Wednesday, March 20, 2013

First

It has been a long time since I last saw him cry. The last time was when I was young and when his 3rd brother's wife passed away. This time it was different. My family isn't very well to do, at some point of time, he got in and out of work. I used to hate his temper because it often got him retrenched. When I grew up, I start to understand the stress he is going through. Being the head of the house, the whole burden is on him, he got so stressed out that he started to smoke again.

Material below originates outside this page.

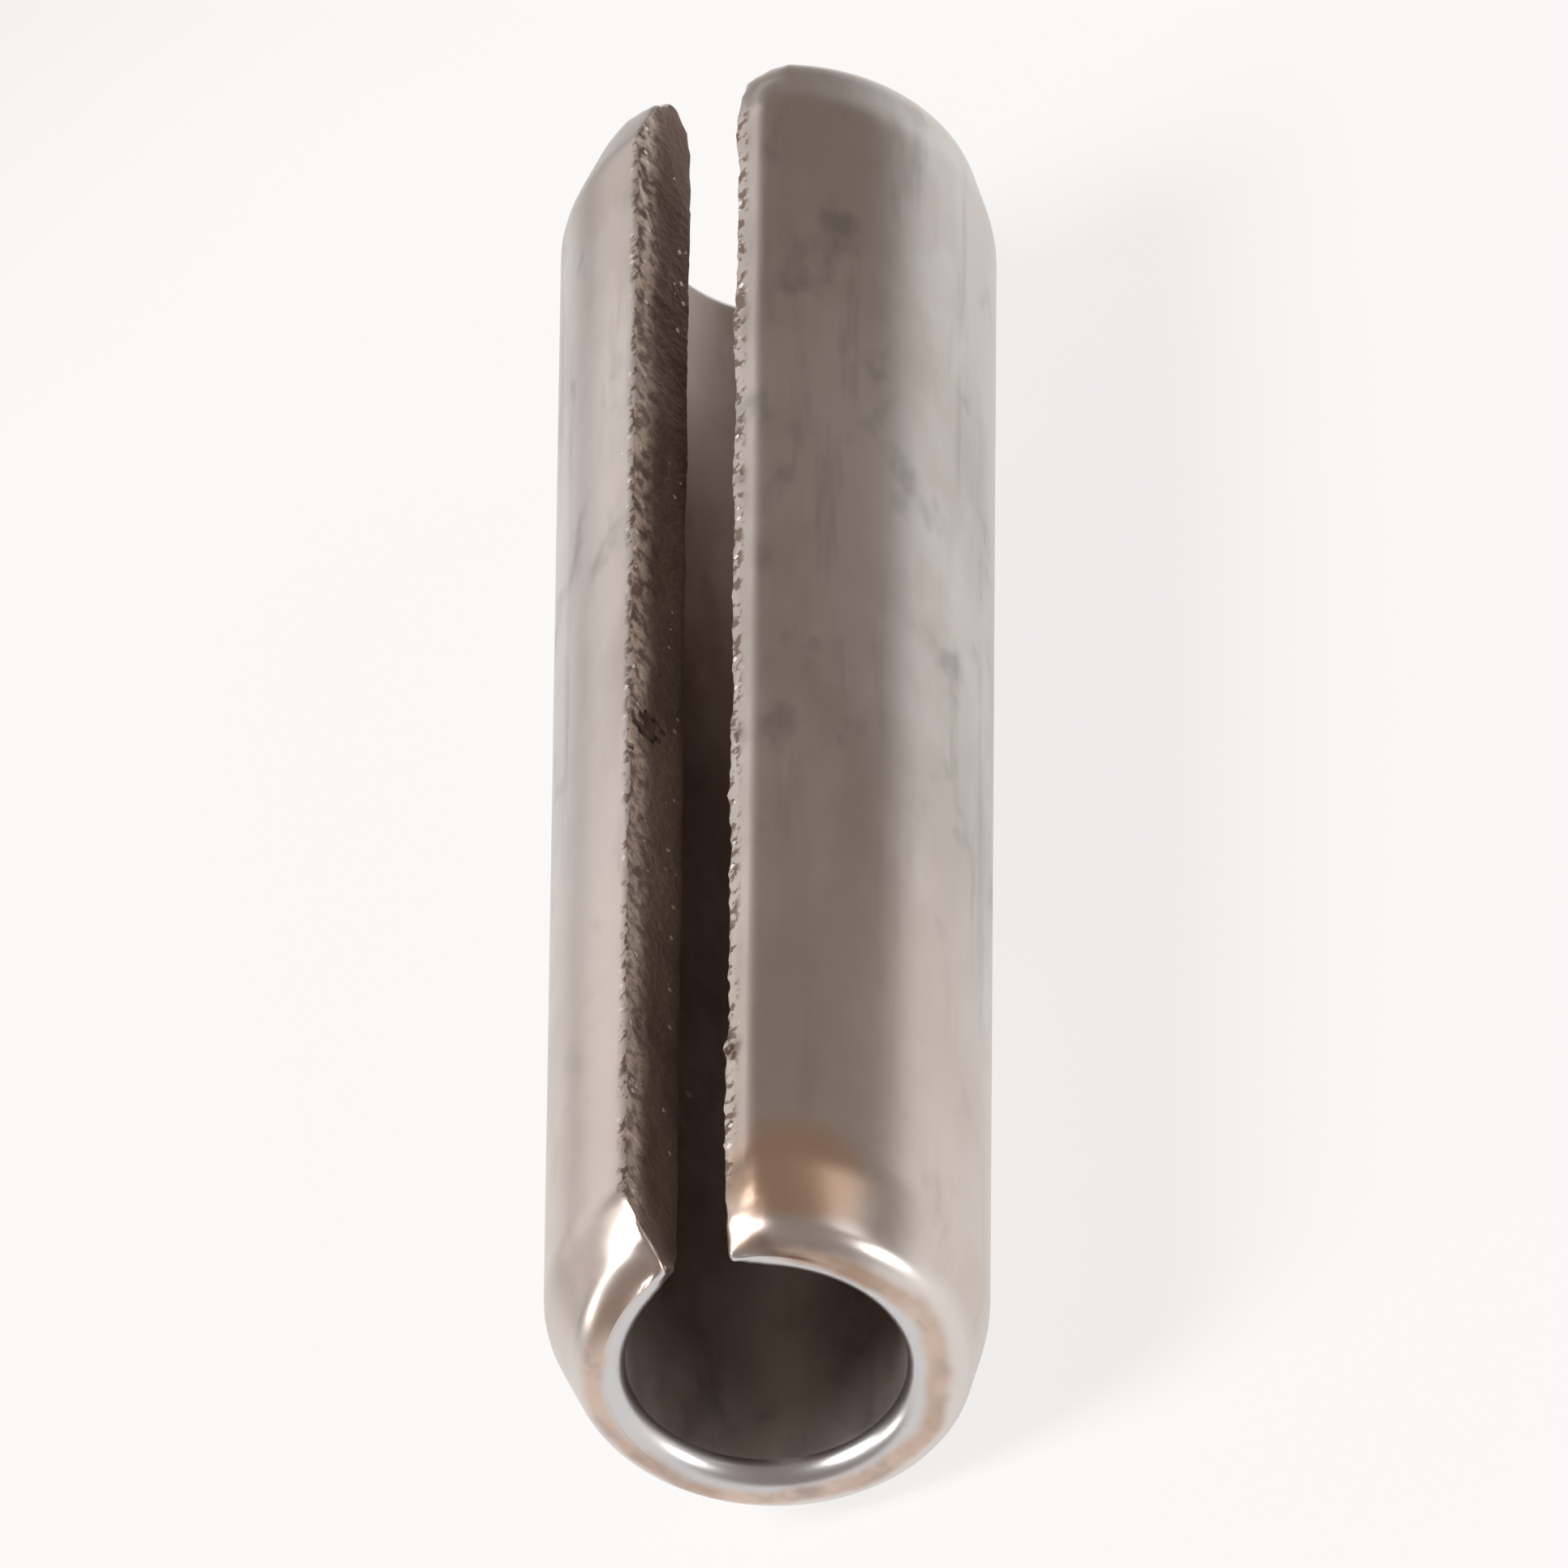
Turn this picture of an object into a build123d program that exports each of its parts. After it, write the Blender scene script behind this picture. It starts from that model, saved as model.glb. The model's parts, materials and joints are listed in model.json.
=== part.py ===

I guess it has been really hard for him, wanting to provide for the family but he just couldn't. Today, as the whole maternal side family struggle with monetary issue, it's time to stress again. Each family is suppose to fork out $500, to other it might not be a lot. But to a family like us, it should mean maybe half a month worth of food. My mother ask if that amount can be paid through installment, but sadly my aunt say there no such stuff. My father also have problem coughing out the money. As stressed out as he is, help came. Ah ma blessing to our family was too I don't know what to say but yea. He strike a lottery. It was our house unit number. The number where ah ma spend her last happy time there. My regret is I didn't ask her to stay over that night. He broke down into tears, touched by how ah ma still bless us even she is no longer with us. I will never forget today where I know how hard he has fought to bring up this family. Don't worry, the family still has me. He is my hero, he is my father.